**LISTED RECORDS**
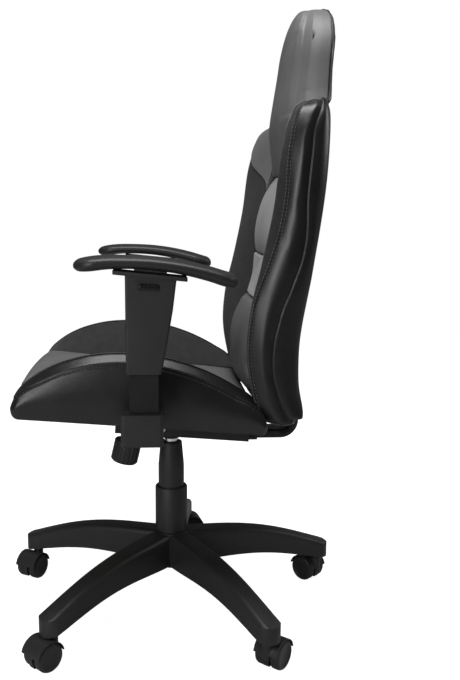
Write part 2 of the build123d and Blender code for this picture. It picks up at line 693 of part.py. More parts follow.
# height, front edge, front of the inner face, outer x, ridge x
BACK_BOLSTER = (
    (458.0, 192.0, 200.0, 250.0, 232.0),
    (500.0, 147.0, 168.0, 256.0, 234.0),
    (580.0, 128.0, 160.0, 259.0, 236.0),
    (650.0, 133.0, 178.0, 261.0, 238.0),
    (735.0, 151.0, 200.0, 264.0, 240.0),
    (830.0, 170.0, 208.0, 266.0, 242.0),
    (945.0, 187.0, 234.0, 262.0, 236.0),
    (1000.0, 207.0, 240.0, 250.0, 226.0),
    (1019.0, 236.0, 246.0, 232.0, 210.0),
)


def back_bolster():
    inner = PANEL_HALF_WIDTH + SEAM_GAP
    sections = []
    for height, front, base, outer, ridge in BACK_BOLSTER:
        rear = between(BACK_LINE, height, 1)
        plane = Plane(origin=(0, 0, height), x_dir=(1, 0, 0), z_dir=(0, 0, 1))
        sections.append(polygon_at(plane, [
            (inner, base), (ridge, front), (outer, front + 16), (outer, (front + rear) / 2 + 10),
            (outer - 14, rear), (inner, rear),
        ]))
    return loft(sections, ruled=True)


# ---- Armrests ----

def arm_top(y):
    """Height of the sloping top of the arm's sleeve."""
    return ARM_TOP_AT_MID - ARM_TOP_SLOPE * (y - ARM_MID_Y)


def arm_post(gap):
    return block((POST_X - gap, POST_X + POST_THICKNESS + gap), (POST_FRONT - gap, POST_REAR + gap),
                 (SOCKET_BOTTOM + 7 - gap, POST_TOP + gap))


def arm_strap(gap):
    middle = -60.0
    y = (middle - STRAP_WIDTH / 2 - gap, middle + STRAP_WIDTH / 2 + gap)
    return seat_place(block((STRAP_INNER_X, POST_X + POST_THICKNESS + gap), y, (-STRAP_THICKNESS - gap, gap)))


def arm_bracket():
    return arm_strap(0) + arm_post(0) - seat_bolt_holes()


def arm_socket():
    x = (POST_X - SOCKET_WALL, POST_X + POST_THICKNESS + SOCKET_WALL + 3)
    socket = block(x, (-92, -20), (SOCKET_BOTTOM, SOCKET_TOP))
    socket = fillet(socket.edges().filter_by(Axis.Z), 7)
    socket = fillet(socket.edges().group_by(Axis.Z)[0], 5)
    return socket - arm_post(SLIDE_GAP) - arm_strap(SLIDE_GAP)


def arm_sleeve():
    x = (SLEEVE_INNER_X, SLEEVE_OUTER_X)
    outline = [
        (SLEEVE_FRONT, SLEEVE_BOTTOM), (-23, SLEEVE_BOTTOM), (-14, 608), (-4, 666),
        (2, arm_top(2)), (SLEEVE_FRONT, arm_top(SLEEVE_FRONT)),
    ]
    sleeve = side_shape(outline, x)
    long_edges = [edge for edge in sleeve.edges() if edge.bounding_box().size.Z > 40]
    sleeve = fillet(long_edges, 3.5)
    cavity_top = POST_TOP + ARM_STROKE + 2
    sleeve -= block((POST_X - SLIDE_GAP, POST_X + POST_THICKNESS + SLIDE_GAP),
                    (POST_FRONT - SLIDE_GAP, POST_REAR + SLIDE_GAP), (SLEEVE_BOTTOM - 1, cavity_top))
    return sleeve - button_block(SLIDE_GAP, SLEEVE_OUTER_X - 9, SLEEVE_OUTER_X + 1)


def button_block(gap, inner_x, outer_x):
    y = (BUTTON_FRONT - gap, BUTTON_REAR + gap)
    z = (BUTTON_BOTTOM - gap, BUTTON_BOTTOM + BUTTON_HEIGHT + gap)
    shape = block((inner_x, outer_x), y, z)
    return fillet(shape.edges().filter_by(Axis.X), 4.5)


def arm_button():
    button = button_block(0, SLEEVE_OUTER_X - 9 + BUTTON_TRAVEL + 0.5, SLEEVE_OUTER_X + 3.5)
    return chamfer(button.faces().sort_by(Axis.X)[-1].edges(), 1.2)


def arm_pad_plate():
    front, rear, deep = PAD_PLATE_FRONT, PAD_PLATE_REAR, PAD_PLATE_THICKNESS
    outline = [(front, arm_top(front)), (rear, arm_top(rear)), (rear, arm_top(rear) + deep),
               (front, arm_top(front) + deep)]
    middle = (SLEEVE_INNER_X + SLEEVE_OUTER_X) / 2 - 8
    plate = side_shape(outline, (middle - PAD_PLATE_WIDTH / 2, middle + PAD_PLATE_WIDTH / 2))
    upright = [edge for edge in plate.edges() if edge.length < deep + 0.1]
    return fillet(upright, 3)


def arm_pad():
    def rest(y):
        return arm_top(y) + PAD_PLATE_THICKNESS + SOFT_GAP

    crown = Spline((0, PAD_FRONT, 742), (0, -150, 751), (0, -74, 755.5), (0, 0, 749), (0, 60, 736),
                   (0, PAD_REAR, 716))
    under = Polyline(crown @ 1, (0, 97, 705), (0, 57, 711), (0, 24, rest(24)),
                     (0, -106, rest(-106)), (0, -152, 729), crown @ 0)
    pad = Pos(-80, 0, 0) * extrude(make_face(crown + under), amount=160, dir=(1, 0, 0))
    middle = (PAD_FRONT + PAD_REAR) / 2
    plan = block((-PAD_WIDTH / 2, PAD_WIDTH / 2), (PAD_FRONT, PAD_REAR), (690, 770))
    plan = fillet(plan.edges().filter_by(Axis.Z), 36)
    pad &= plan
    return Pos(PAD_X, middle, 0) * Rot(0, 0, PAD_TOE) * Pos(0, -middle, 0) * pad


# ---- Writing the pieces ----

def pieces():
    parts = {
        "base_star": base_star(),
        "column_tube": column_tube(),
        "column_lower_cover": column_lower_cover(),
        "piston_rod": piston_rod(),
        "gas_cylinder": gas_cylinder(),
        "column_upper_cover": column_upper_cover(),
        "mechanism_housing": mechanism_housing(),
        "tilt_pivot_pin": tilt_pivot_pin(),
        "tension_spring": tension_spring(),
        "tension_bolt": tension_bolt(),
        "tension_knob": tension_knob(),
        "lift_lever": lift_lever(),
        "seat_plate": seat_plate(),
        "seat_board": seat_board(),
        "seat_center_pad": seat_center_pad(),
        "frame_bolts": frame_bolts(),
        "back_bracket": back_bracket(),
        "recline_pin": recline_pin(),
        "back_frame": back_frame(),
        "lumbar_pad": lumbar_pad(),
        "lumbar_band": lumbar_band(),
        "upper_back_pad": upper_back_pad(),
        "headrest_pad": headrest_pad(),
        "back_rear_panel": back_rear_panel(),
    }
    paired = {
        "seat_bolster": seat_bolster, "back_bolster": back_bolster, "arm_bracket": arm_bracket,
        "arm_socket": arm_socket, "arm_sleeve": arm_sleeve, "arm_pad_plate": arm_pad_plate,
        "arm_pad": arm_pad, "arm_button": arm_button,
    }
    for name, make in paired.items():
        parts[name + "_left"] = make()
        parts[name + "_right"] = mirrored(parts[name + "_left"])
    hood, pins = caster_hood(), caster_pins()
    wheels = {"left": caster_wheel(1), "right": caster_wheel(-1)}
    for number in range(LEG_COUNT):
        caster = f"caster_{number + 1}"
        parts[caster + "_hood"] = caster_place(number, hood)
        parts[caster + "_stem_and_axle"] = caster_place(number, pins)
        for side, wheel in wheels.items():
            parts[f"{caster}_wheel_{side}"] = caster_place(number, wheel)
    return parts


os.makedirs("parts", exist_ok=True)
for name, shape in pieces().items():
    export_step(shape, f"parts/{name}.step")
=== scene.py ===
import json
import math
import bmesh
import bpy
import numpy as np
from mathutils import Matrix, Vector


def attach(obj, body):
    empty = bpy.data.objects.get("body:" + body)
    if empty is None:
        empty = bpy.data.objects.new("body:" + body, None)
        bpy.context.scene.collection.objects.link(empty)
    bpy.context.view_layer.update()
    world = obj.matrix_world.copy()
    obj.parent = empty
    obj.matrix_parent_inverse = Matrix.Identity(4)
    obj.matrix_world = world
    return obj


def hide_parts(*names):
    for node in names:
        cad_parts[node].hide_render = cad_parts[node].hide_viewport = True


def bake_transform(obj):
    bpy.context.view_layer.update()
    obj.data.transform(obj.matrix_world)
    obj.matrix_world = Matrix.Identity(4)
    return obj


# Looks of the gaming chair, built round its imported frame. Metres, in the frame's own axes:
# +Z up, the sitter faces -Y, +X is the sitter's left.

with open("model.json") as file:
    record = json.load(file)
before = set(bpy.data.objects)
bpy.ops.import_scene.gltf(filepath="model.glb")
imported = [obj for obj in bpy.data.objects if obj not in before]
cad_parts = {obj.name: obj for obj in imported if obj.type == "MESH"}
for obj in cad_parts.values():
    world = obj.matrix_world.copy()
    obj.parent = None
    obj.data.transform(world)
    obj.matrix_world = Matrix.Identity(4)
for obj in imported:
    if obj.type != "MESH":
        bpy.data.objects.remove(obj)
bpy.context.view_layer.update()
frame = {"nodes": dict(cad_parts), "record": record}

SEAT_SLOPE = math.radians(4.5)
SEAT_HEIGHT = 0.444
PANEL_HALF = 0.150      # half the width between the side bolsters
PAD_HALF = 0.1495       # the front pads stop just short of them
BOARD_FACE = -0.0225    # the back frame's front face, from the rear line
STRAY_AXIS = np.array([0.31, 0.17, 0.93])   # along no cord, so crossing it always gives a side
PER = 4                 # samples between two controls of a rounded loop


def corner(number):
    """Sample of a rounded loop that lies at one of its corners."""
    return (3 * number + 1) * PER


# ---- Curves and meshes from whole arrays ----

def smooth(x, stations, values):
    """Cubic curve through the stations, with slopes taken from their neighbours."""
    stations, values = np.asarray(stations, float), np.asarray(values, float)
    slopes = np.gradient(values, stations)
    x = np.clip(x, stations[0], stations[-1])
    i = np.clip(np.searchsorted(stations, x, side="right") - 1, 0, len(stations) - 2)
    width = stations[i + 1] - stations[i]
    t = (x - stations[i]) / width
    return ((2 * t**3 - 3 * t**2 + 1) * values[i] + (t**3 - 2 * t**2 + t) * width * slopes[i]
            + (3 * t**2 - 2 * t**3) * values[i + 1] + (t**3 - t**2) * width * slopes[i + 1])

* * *

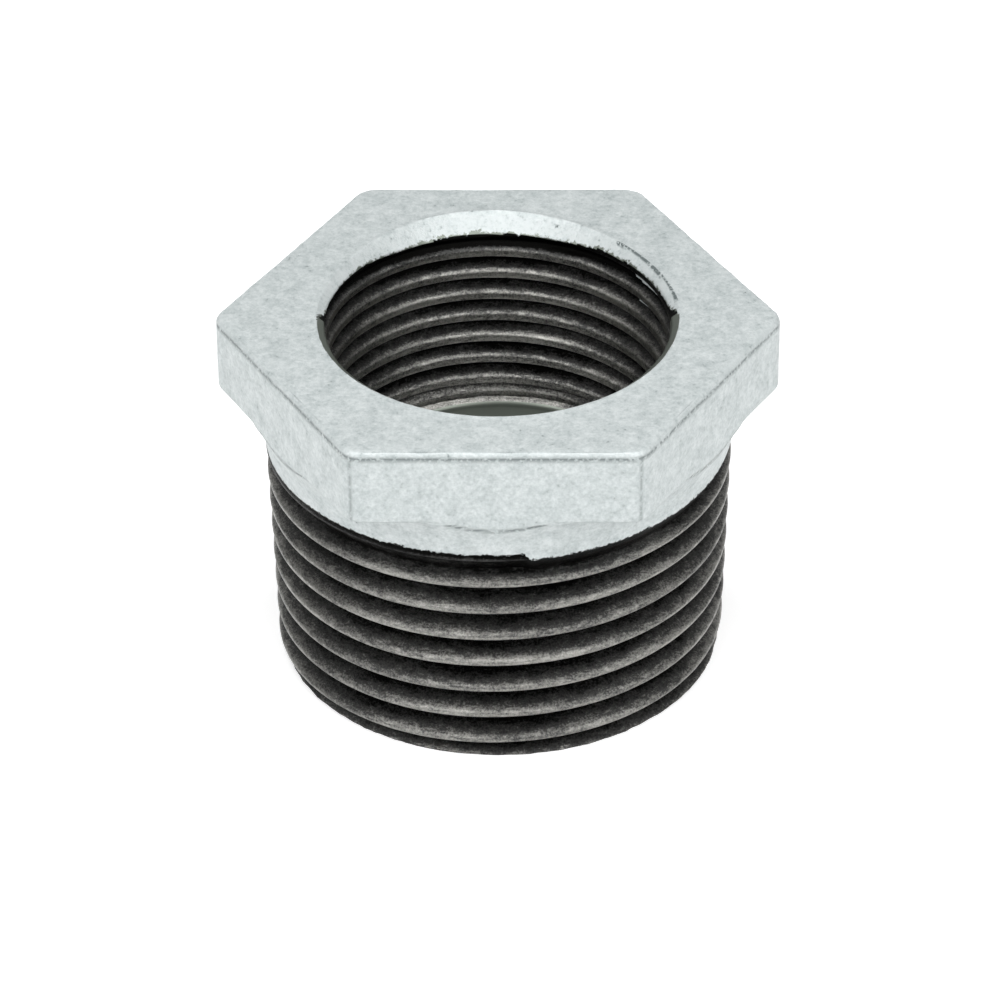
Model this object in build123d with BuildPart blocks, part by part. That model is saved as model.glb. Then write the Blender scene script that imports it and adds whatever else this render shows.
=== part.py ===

---

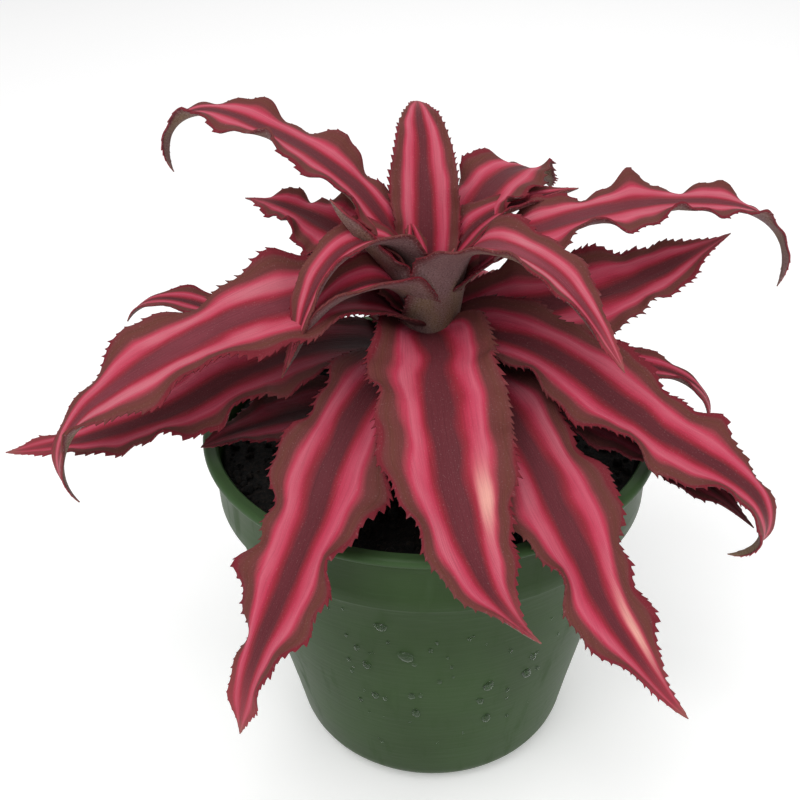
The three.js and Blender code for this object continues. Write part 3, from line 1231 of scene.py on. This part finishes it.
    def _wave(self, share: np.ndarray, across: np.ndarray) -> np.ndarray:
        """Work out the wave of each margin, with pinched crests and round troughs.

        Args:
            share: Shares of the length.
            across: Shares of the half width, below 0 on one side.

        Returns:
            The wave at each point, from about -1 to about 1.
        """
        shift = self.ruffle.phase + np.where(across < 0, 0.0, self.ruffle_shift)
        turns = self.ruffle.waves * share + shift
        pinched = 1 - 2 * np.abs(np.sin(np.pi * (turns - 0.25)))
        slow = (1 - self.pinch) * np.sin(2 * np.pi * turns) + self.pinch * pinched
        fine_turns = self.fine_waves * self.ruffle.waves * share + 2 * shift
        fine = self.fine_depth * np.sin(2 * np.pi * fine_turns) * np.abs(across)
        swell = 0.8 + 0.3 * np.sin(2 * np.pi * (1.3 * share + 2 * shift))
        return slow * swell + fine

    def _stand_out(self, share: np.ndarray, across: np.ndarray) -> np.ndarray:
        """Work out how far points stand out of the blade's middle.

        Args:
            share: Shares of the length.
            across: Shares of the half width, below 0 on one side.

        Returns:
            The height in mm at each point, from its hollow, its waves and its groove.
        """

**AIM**
Copy out every line in the entries above that holds "type".

**WRITTEN RESPONSE**
cad_parts = {obj.name: obj for obj in imported if obj.type == "MESH"}
    if obj.type != "MESH":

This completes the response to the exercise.